On the economic front, although the GDP growth rate has moderated from the highs of over 9 per cent achieved during 2003-04 to 2007-08, India has performed reasonably well in the current global economic scenario.

This was the first budget after the government came to power earlier this year with a clear mandate and much was expected out of it. While the Union Budget announced reforms in some key areas, it failed to put in place a definite roadmap in certain areas, including the government's plan of action on the PSU disinvestments and easing FDI norms in some sectors.

Key areas where reforms were announced included the Goods and Services Tax (GST) to be applicable from April 1, 2010, abolishing the Commodities Transaction Tax (CTT), a unique ID plan to be rolled out in the next 12-18 months and higher allocation of expenditure for National Highways Authority of India. While the corporate tax rate remained unchanged, there was no major announcement on disinvestment of the government's stake in public sector enterprises, except the assurance that the government's holding will not fall below 51 per cent in any such enterprises. Continuing the farm loan subsidy will have a negative impact on PSU banks' profitability.

Few measures to sustain and improve the overall GDP growth and schemes to boost investments in infrastructure, education and agriculture have been introduced.

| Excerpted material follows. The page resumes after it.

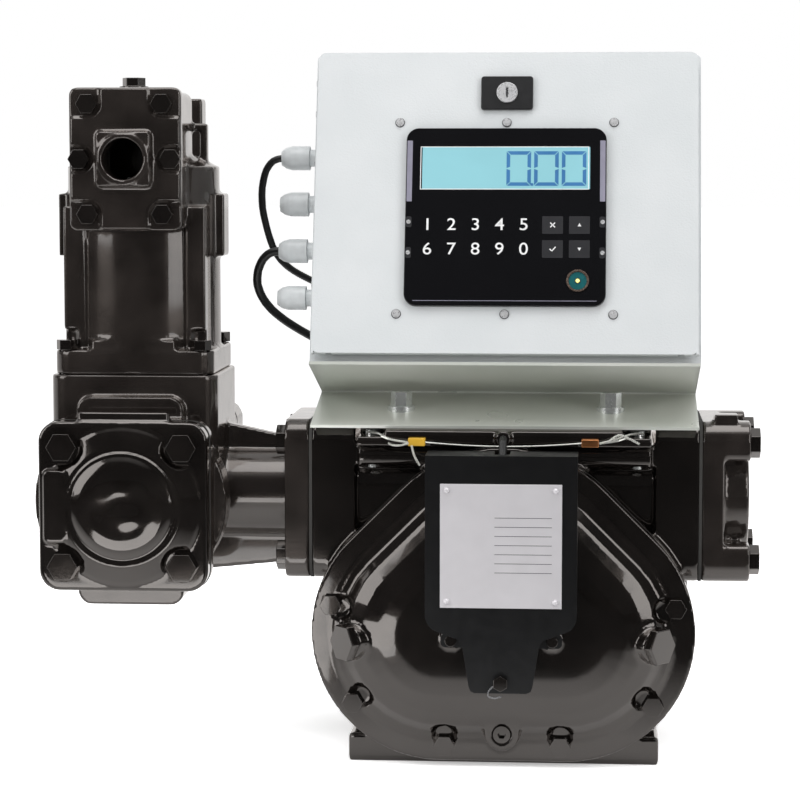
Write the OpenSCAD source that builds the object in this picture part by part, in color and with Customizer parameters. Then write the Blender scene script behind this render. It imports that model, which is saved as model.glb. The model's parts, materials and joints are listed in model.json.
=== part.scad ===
/* [Meter casing] */
// Distance of a lower lobe centre from the middle plane
lobe_x = 39.5; // [38:0.5:42]
// Radius of the ring flange round a lower lobe
lobe_r = 83; // [81:0.5:86]
// Radius of the ring flange over the crown
crown_r = 92; // [90:0.5:94]
// Height of the crown arc's centre over the lobe centres
crown_rise = 26.7; // [25:0.1:29]
// Clearance between the ring flange and the ground
ring_lift = 4.3; // [2:0.1:8]
// Depth of the housing between its two cover faces
housing_d = 134; // [132:1:140]
// Thickness of a ring flange on the housing
housing_ring_t = 14; // [10:0.5:16]
// Thickness of the cover's ring flange
ring_t = 14; // [12:0.5:16]
// Width of the ring flange from its edge to the dome
ring_w = 23; // [21:0.5:25]
// Height of the cover's dome over its ring flange
dome_h = 16; // [14:0.5:18]
// Wall of the cover's dome
dome_wall = 8; // [6:0.5:9]
// Thickness of a joint gasket
gasket_t = 1; // [0.5:0.1:2]
// Width of the mounting foot
foot_w = 200; // [190:1:210]
// Thickness of the mounting foot
foot_t = 18; // [16:0.5:20]
// Spacing of the foot's holes across the meter
foot_hole_x = 180; // [174:1:184]
// Spacing of the foot's holes from front to back
foot_hole_y = 76; // [70:1:80]
// Radius of a hole in the foot
foot_hole_r = 5.5; // [4.5:0.1:6.5]

/* [Pipe flanges] */
// Distance of a port face from the middle plane
port_face = 125; // [123:0.5:130]
// Height of the pipe axis
port_z = 168; // [166:0.5:170]
// Bore of the pipe
port_bore_r = 25; // [23:0.5:27]
// Side of a square pipe flange
port_side = 104; // [100:0.5:108]
// Corner radius of a square pipe flange
port_turn_r = 12; // [8:0.5:16]
// Gap between the register base and a port flange
base_gap = 3; // [2:0.5:6]
// Radius of the socket that takes the pipe
socket_r = 30.2; // [29:0.1:31]
// Depth of the socket that takes the pipe
socket_l = 20; // [16:0.5:24]
// Side of the square of flange bolts
port_pitch = 76; // [74:0.5:78]
// Shank radius of a flange bolt
bolt_r = 5; // [4:0.1:5.5]
// Width across flats of a flange bolt's head
bolt_af = 17; // [15:0.5:18]
// Height of a flange bolt's head
bolt_head = 6.4; // [5:0.1:8]

/* [Measuring rotors] */
// Distance of a displacement rotor from the middle plane
rotor_x = 46; // [45:0.25:48]
// Drop of the displacement rotors under the lobe centres
rotor_drop = 9.3; // [8:0.1:11]
// Depth of the measuring chamber
chamber_d = 84; // [80:1:86]
// Radius of the displacement rotor's hub
hub_r = 22; // [21.8:0.05:22]
// Half width of a vane
vane_half = 7; // [6:0.1:7.2]
// Radius of a pocket in the blocking rotor
pocket_r = 19.5; // [19.5:0.1:20]
// Running gap between rotors and chamber
rotor_gap = 0.3; // [0.3:0.02:0.36]
// Radius of a rotor shaft
shaft_r = 8; // [7:0.25:9]
// Radius of the output shaft
output_r = 5; // [4:0.25:5.5]
// Running clearance of shafts and pins
run_gap = 0.05; // [0.02:0.01:0.08]
// Module of the timing gears
gear_module = 2; // [2:0.01:2.02]
// Teeth on a displacement rotor's gear
pinion_teeth = 22; // [22:22:22]

/* [Drive guard] */
// Width of the guard
guard_w = 95; // [90:0.5:100]
// Height of the guard's lower tip
guard_tip_z = 55; // [52:0.5:58]
// Distance of the guard's face in front of the port plane
guard_y = 115; // [114:0.5:118]
// Thickness of the guard's sheet
guard_t = 1.5; // [1.2:0.1:1.8]
// Width of the nameplate
nameplate_w = 76; // [70:0.5:80]
// Height of the nameplate
nameplate_h = 78; // [72:0.5:82]

/* [Register bracket] */
// Width of the bracket
bracket_w = 248; // [240:1:250]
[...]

While the impact of the budget on various sectors has been covered in the respective industry section, we have examined the impact of some of the other announcements.

Impact analysis

Minimum alternate tax (MAT)

The government proposed to increase the MAT applicable for corporate houses to 15 per cent from the existing 10 per cent. This will have an incremental cash outflow burden for the companies that come under the purview of MAT. Amongst all the sectors, we feel the information technology and telecommunications sectors will be the most impacted.

Fringe benefit tax (FBT)

We believe that abolishing FBT, which contributes around Rs 100 billion to the government exchequer annually, would not have any material impact on corporate profits (except companies in the IT and FMCG sectors) as it forms less than 1 per cent of the total corporate revenues. However, this would definitely avoid corporate administrative hassles.

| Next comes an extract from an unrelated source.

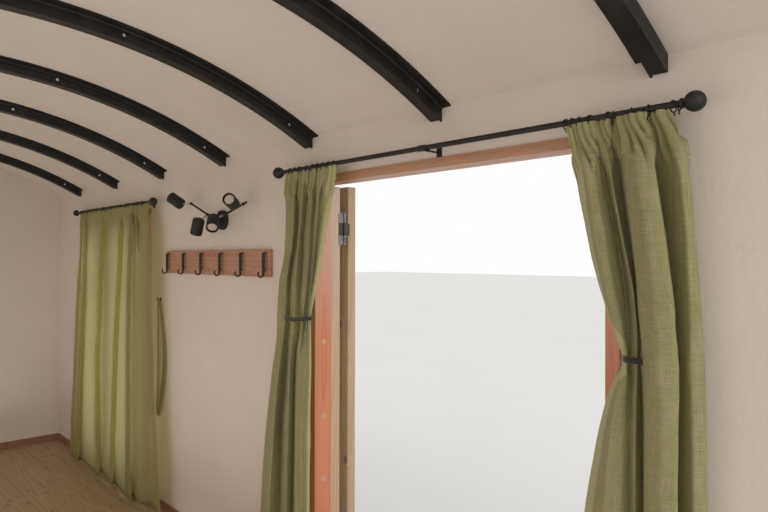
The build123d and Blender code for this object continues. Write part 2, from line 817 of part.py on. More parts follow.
# skirting
skirting_runs = (
    (x_open, main_frame_right, y_front, y_front + skirting_thickness),
    (main_frame_left, far_frame_right, y_front, y_front + skirting_thickness),
    (far_frame_left, x_end, y_front, y_front + skirting_thickness),
    (x_end - skirting_thickness, x_end, y_front, half_width),
    (x_open, x_end, half_width - skirting_thickness, half_width),
)
with BuildPart() as skirting:
    for x_from, x_to, y_from, y_to in skirting_runs:
        with Locations((x_from, y_from, floor_top)):
            Box(x_to - x_from, y_to - y_from, skirting_height, align=(Align.MIN, Align.MIN, Align.MIN))
skirting.part.label = "skirting"
export_step(skirting.part, "parts/skirting.step")
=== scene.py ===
"""Looks for the end section of a railway carriage cabin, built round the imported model.

Everything is in metres, in the model's own frame: the doorway side faces -Y and the closed end is at +X.
"""
import math
import random

import bpy
import bmesh
from mathutils import Matrix, Vector, noise


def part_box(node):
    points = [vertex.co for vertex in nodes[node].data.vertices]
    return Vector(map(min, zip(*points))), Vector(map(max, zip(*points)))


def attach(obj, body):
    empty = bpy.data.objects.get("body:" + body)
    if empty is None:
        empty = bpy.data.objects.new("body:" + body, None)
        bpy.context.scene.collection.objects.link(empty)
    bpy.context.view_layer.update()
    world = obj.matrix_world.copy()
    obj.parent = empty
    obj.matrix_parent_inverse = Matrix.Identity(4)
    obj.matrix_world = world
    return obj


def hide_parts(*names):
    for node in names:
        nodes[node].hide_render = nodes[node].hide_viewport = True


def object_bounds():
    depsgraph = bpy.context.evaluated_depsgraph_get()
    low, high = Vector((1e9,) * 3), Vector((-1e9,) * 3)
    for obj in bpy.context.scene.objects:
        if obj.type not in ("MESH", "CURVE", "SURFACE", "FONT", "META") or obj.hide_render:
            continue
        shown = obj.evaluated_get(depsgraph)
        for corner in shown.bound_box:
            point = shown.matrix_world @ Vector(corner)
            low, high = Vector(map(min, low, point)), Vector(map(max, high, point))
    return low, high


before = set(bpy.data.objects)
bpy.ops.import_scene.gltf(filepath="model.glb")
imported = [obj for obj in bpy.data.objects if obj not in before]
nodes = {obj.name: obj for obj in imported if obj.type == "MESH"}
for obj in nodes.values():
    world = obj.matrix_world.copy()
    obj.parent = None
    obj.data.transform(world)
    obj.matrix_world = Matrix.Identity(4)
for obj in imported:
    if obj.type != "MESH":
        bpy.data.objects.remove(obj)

start_low, start_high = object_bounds()

# places taken from the model
deck_low, deck_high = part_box("floor_deck")
wall_low, wall_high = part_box("front_wall_middle_panel")
pole_low, pole_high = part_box("main_curtain_pole")
X_OPEN, X_END = deck_low.x, deck_high.x
FLOOR = deck_high.z
Y_WALL, Y_OUT = wall_high.y, wall_low.y
Y_BACK_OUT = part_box("back_wall")[1].y
POLE_Y = (pole_low.y + pole_high.y) / 2
CEILING_RADIUS = 2.630
ROOF_THICKNESS = 0.058
ARC_Z = start_high.z - CEILING_RADIUS - ROOF_THICKNESS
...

Commodities transaction tax (CTT)

The government made an announcement today abolishing the 0.017 per cent CTT which was introduced in last year's budget but was yet to be implemented. CTT, if implemented, would have impacted the transaction costs (as it is linked to trading volumes) and would have been detrimental to the trading volumes. Abolishing this tax, we feel, has a positive impact for the commodity markets and especially for broking companies engaged in commodities trading.

Marginal increase in personal tax exemption limits

The Union Budget announced marginal tax benefits for individual taxpayers by increasing the basic exemption limit for taxpayers (male and female) by Rs 10,000 and that of senior citizens by Rs 15,000. We feel this will have a marginal positive impact on the disposable income of taxpayers and may have a slightly positive impact on the consumer durables sector. Abolishing the 10 per cent surcharge on income over Rs 10 lakhs would have a very marginal impact as a large segment of taxpayers are still in the below Rs 10 lakhs segment.

Markets today

The Union Budget 2009-10 received a thumbs down from the markets, mainly because of deferment of most of the key policy announcements. The Nifty closed at 4,166 points, down 6 per cent from Friday's close of 4,424 points.

Even after today's sharp correction, the market is trading at a forward P/E multiple of more than 16 times its 2009-10 earnings estimate. Till date, the Indian markets were commanding higher multiples relative to other emerging markets due to higher expectations on the reforms front as a result of higher political stability. However, given today's announcement by the government, we expect a further correction of around 8-10 per cent from the current levels in the broader market indices. Stocks in sectors such as infrastructure, education and banking may see sharper erosion.